I can't help but thinking that Wade Belak might have been much better off without fighting in hockey. No, he probably never would have made it out of junior hockey.....and that's okay. He might not married his current wife or had his current kids....but I'm guessing that he would have met a wife and had wonderful kids regardless of hockey.

The one thing we do know is that Wade Belak, along with Rick Rypien and Derek Boogard, were all specialized, professional fighters. We know that all of them had some deep underlying mental trauma in some part related to their role within the team and their personal life-or-death role as a fighter. We also know that Wade Belak and his tragic line-mates are dead. And there is nothing that can be done to change that fact.

Fighting in hockey needs to be investigated as a material witness and possible prime suspect in the death of Wade Belak. The causality. The culture. The costs. There might have been a time when a good hockey fight was just the ticket to enliven a game and energize the team and its fan. Now, every time I watch players drop the gloves, I'll be thinking of Wade Belak's two young daughters....and what I could say to them to alleviate their current and future grief.

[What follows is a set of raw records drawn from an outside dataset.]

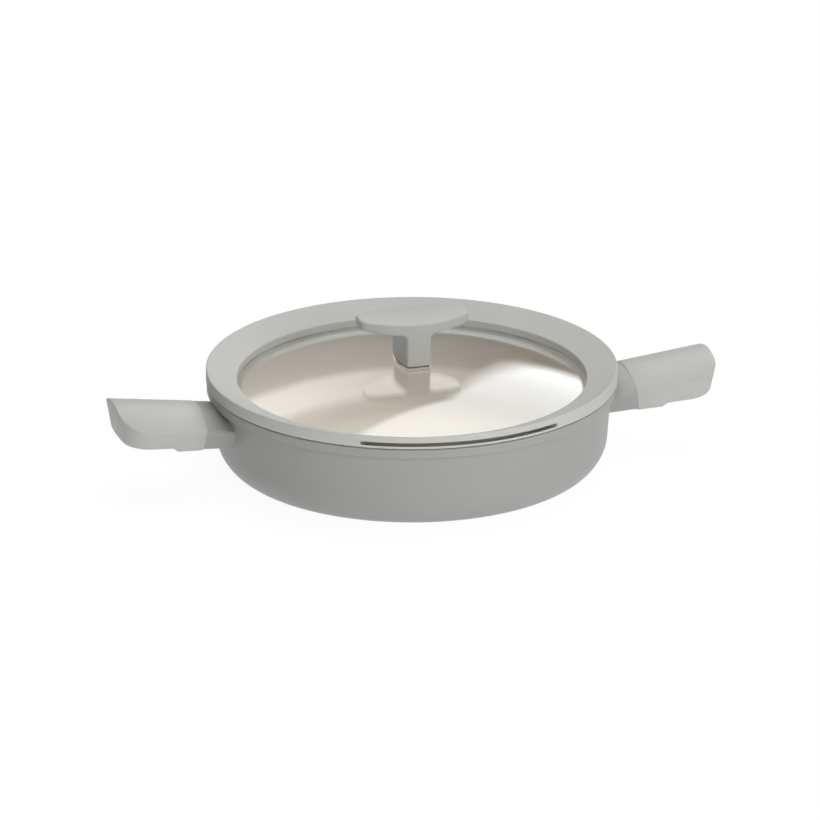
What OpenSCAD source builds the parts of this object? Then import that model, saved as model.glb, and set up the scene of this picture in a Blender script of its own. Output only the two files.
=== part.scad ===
// Saute pan with a domed glass lid. Right grip along +X, strainer slot of the lid towards -Y,
// +Z up. The origin is the centre of the base, on the surface that the pan stands on.

/* [Pan] */
// Diameter over the pan's rim band
rim_d = 289; // [240:1:320]
// Height of the pan, from the hob to its rim
pan_h = 64; // [58:1:80]
// Thickness of the cast wall
wall_t = 3.8; // [3:0.1:4.5]
// Lean of the wall from upright, in degrees
wall_lean = 4.3; // [0:0.1:7]
// Thickness of the cast floor
floor_t = 5.5; // [4.5:0.5:7]
// Radius of the round between the base and the wall
base_round = 26; // [18:1:28]
// Height of the band round the rim
band_h = 6.6; // [5:0.1:9]
// How far the band stands out from the wall
band_step = 4; // [2:0.5:5]
// Diameter of the steel plate let into the base
plate_d = 200; // [140:5:205]

/* [Lid] */
// Height of the upright face of the lid's ring
ring_h = 8.8; // [8:0.2:11]
// Width of the ring's sloping top
ring_w = 21.7; // [20:0.1:26]
// Drop of the sloping top, from its ridge inwards
ring_drop = 7.8; // [6:0.2:8.6]
// Height of the ring's inner wall, above the glass
well_h = 5; // [3:0.5:5.5]
// Rise of the glass dome, inside the ring
dome_rise = 19; // [12:1:24]
// Thickness of the glass
glass_t = 4; // [3:0.5:4]
// Height of the strainer slot
slot_h = 2.7; // [2:0.1:3.2]
// Angle that the strainer slot spans, in degrees
slot_angle = 58; // [20:1:90]

/* [Knob] */
// Length of the knob
knob_l = 78.4; // [60:0.2:95]
// Depth of the knob at its middle
knob_w = 40.4; // [34:0.2:46]
// Depth of the knob at its ends
knob_end_w = 17; // [12:1:26]
// Height of the middle of the knob above the glass
knob_h = 31.6; // [28:0.2:42]
// How far the tips of the wings rise above the middle
wing_lift = 1.8; // [1:0.1:4]
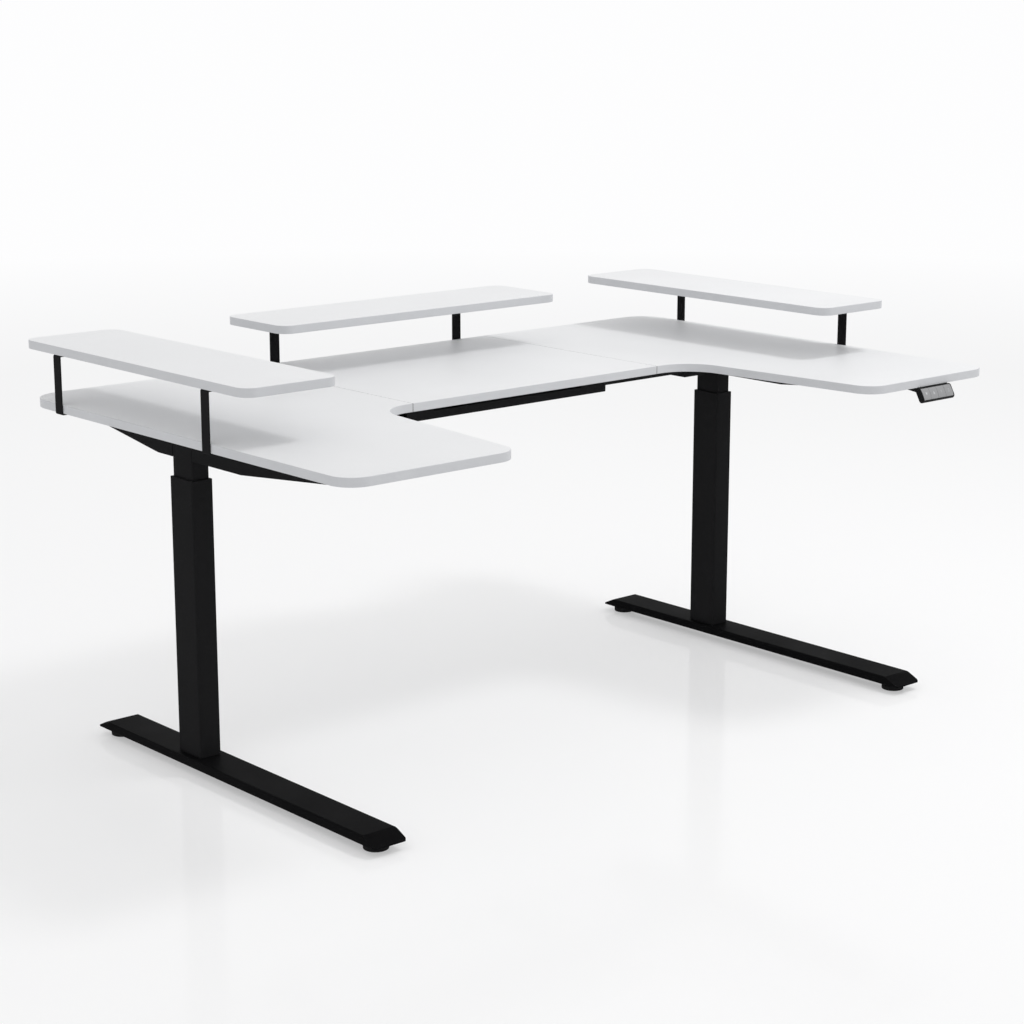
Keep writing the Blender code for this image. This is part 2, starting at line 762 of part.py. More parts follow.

I'll say "prior to your father's death, we hockey fans were unprepared and unwilling to even discuss the impact of fighting (and specialized fighters). Because of your father's tragic passing, a sport came of age and began to have an adult conversation on a life-or-death matter....and, going forward, the likelihood of your father's tragedy repeating itself becomes less and less. I hope that helps."

Its not much, but its the least we can do for Andie and Alex Belak.